*SET TASK*
Examine each line of the data. Copy those that contain the string "objects".

*DATA SUPPLIED*

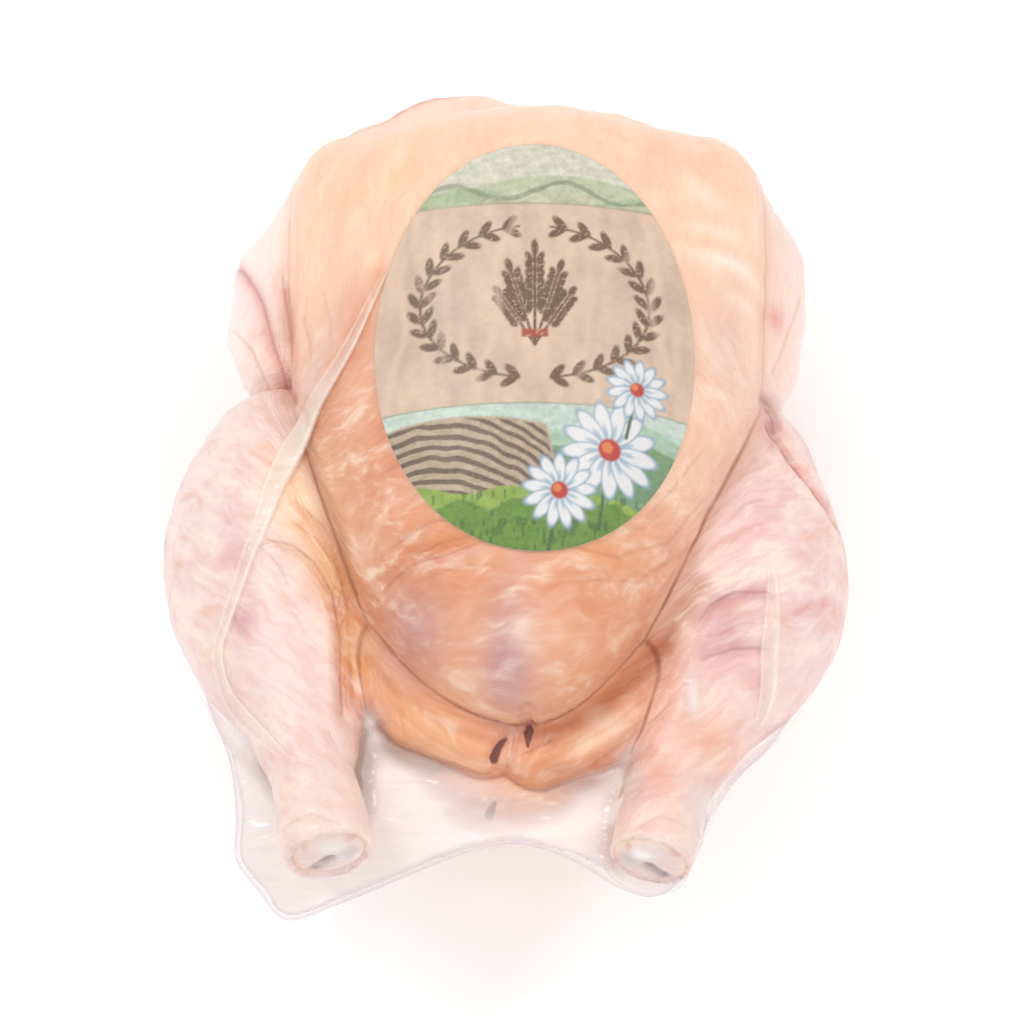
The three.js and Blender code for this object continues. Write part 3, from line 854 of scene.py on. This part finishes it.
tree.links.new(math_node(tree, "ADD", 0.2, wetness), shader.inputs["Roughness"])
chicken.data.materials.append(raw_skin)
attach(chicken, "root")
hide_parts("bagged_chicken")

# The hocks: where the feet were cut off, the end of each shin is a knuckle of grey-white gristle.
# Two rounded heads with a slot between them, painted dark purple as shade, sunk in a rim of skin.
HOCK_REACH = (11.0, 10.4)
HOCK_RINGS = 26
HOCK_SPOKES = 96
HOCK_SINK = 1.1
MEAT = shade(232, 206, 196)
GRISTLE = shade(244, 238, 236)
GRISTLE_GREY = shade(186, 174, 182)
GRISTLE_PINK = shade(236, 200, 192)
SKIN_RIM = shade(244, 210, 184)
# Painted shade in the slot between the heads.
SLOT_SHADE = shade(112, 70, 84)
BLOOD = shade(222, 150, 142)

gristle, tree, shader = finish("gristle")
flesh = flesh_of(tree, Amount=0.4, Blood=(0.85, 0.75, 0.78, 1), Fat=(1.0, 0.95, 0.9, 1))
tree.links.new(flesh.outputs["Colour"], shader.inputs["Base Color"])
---
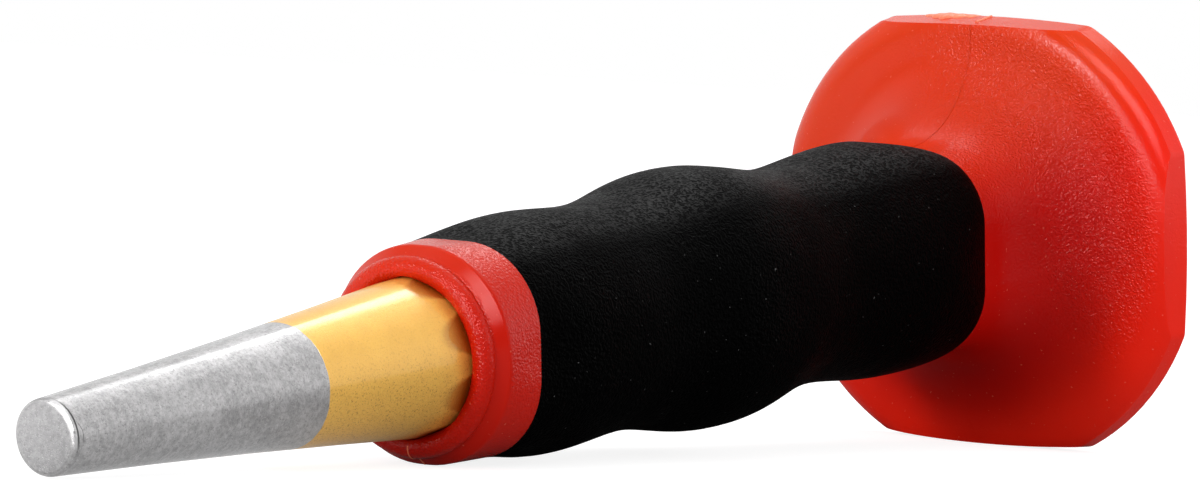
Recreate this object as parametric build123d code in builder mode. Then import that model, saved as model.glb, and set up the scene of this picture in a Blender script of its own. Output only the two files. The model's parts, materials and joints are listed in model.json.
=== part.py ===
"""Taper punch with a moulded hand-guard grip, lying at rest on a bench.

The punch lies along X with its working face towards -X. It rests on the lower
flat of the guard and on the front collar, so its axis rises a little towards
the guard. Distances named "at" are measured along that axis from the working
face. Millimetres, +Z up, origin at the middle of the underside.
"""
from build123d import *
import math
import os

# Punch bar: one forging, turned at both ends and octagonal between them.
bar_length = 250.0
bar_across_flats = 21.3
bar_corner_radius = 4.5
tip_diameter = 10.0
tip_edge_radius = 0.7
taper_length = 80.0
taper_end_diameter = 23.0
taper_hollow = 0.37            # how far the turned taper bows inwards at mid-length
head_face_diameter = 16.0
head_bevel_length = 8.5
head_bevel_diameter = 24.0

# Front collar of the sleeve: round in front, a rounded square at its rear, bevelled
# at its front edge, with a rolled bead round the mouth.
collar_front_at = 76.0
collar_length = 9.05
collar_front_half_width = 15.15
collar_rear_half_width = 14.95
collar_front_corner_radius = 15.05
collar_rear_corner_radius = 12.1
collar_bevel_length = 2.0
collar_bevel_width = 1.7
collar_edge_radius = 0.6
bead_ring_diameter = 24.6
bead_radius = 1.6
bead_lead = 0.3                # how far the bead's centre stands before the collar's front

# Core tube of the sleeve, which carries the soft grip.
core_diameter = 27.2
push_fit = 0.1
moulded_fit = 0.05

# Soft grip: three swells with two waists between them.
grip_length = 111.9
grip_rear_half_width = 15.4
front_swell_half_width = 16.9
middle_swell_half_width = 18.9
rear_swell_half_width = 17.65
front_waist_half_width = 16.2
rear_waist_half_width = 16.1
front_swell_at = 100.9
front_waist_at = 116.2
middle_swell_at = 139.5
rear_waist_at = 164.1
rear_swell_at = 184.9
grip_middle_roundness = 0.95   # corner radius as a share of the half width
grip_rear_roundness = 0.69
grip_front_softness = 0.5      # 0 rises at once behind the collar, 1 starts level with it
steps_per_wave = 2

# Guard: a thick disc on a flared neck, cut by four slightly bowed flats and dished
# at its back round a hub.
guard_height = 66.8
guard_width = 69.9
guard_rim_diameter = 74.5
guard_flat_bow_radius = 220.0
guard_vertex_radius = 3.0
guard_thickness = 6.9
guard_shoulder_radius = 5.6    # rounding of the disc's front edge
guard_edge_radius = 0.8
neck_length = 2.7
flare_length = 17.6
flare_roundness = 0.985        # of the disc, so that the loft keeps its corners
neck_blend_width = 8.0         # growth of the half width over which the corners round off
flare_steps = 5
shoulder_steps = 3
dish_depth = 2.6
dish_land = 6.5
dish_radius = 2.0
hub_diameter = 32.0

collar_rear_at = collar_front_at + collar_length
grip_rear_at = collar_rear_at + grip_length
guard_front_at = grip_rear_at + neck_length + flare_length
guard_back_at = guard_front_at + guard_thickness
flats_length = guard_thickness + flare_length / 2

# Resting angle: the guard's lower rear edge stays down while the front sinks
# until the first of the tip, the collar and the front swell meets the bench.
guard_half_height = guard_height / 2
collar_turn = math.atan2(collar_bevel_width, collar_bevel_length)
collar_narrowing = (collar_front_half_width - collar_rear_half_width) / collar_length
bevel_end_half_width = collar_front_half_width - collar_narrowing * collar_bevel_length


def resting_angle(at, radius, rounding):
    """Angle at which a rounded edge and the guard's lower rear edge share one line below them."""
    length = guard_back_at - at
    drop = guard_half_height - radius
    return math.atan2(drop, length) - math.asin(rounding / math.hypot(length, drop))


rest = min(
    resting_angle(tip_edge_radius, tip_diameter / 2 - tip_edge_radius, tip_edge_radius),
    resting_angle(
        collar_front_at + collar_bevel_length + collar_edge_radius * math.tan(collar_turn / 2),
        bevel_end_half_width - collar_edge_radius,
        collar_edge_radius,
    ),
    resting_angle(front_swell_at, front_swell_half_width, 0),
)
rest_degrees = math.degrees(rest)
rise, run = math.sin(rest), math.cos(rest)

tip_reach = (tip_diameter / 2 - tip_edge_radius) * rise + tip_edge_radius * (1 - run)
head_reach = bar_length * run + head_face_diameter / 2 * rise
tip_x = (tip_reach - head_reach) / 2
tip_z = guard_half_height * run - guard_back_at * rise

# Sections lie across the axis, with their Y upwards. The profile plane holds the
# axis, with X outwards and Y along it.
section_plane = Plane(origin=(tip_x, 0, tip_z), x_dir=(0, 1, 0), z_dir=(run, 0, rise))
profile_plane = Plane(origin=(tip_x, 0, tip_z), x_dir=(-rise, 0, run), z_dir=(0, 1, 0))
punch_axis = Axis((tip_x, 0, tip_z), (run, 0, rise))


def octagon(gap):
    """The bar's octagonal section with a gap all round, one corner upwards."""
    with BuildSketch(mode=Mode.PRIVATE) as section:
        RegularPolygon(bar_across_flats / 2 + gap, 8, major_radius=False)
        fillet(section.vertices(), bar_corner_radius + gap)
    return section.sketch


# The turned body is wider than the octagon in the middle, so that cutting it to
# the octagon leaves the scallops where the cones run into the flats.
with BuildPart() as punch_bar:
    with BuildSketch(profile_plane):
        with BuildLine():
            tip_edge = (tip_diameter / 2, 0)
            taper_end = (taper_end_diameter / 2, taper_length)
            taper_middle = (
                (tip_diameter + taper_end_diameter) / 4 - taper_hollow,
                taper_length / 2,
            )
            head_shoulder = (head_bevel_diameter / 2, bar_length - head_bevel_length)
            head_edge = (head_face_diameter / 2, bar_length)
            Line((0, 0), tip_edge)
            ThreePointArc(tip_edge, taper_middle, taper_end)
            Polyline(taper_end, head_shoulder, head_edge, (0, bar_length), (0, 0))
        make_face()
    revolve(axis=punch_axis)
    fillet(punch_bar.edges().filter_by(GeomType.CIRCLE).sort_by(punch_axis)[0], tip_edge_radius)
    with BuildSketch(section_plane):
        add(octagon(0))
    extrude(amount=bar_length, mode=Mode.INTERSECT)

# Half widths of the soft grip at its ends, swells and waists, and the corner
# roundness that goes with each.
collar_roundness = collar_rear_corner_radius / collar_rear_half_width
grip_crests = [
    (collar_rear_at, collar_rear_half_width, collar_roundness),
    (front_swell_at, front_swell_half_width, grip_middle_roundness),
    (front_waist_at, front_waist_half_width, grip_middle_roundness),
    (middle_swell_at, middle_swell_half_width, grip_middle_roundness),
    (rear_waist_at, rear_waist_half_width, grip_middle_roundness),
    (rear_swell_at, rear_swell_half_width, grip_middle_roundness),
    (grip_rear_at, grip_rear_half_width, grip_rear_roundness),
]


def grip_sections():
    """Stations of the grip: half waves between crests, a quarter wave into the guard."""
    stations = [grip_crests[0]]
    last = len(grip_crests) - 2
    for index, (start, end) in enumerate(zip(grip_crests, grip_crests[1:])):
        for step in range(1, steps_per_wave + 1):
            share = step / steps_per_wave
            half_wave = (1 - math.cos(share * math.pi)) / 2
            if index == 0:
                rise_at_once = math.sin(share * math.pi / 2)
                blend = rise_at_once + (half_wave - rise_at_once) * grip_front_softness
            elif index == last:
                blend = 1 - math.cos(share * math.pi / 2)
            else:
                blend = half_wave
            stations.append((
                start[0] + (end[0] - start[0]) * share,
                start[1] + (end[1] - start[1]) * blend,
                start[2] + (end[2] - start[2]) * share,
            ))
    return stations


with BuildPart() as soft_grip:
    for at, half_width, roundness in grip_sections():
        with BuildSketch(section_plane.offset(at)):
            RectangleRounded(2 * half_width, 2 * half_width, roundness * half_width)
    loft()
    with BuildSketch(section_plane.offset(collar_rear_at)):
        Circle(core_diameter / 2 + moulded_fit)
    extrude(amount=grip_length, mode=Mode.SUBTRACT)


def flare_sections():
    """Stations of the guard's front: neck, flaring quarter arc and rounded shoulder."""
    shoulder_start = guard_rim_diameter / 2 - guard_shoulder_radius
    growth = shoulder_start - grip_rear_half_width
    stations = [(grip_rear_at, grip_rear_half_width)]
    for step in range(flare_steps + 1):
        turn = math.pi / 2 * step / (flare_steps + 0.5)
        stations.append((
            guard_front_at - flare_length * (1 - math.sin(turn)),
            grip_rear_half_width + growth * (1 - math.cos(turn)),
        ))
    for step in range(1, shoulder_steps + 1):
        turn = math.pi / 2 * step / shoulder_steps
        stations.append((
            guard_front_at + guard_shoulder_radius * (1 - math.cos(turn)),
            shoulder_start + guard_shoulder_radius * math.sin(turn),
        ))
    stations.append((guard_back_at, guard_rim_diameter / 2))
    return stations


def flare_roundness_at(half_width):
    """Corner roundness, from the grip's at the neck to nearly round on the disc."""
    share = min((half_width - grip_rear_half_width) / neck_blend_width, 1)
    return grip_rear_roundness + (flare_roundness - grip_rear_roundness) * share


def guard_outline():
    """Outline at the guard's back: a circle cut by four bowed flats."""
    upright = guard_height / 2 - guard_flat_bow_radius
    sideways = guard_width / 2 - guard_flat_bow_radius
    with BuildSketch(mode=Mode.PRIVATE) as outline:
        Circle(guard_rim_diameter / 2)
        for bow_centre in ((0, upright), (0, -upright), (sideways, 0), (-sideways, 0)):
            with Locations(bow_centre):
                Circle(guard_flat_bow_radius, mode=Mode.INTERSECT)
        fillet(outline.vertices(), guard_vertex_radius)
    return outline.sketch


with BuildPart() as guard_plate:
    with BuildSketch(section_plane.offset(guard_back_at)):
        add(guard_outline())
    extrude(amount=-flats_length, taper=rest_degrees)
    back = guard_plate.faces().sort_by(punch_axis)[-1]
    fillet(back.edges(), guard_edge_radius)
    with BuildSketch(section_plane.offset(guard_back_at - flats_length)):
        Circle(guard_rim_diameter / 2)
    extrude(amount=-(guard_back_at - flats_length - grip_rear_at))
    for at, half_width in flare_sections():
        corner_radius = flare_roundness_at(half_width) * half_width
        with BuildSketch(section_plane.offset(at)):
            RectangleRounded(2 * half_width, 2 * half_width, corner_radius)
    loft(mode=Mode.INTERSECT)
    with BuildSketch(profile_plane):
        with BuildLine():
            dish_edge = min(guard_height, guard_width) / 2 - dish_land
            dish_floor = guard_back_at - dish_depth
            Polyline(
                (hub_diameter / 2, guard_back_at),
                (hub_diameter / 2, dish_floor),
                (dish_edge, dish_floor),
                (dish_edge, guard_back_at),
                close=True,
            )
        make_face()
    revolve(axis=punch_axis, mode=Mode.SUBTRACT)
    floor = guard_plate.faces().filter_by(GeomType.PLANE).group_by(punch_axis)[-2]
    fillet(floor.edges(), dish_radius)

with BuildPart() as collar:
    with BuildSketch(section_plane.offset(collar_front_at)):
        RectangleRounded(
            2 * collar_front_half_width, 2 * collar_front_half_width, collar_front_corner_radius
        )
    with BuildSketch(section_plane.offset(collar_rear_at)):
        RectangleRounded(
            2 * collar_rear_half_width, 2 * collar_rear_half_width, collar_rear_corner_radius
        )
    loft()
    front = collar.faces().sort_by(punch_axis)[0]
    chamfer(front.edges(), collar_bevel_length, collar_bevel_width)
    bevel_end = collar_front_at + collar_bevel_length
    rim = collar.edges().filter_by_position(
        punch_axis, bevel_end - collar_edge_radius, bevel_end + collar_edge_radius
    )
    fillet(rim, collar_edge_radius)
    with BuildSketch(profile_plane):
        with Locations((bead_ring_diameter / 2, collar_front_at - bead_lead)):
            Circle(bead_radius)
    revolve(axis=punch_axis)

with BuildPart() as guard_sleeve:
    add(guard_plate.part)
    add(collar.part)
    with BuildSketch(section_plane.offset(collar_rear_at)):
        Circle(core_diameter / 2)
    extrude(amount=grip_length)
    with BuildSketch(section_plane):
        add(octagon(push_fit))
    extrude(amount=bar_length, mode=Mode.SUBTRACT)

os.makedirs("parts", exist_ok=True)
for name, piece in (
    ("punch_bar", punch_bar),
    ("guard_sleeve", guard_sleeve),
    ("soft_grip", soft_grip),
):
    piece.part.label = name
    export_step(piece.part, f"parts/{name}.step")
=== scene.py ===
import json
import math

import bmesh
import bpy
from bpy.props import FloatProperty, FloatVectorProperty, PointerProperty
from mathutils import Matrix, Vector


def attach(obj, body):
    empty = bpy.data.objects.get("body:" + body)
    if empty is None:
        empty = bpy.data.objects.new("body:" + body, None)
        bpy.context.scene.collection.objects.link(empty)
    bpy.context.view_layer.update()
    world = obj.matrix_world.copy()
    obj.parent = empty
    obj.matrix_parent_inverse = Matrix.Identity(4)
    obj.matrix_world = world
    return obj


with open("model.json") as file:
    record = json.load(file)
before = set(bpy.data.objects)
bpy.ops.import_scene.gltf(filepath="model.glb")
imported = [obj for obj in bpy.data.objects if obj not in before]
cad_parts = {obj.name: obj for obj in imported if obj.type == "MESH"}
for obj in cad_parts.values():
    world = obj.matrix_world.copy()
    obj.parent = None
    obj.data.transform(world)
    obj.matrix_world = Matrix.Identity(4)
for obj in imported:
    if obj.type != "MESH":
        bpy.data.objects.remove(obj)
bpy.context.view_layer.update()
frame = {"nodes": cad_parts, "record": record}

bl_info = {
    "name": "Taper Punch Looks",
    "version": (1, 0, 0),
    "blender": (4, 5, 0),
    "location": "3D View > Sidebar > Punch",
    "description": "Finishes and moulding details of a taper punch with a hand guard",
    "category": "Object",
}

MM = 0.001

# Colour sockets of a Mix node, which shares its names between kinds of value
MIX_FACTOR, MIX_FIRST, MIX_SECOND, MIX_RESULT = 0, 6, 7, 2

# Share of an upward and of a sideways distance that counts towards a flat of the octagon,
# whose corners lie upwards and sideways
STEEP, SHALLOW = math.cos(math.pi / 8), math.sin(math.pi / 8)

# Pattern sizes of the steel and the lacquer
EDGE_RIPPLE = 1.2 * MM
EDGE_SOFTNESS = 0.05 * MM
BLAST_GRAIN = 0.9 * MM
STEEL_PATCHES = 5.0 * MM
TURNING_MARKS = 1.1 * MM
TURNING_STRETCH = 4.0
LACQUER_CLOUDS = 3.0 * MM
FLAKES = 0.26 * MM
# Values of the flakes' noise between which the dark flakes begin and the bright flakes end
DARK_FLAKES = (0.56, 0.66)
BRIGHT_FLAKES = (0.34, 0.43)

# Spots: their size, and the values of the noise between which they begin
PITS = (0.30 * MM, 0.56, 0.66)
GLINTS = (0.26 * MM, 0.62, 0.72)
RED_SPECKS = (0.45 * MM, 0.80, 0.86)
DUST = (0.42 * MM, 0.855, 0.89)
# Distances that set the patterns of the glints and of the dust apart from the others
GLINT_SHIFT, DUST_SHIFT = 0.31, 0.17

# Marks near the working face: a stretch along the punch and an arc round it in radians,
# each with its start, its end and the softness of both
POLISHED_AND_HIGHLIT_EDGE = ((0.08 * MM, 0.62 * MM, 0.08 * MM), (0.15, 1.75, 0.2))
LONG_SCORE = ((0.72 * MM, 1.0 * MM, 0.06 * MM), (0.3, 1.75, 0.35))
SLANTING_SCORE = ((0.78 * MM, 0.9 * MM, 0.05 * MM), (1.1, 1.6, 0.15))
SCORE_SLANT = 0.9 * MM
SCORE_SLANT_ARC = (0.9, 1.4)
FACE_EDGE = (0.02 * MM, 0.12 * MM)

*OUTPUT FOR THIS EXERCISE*
    empty = bpy.data.objects.get("body:" + body)
        empty = bpy.data.objects.new("body:" + body, None)
        bpy.context.scene.collection.objects.link(empty)
before = set(bpy.data.objects)
imported = [obj for obj in bpy.data.objects if obj not in before]
        bpy.data.objects.remove(obj)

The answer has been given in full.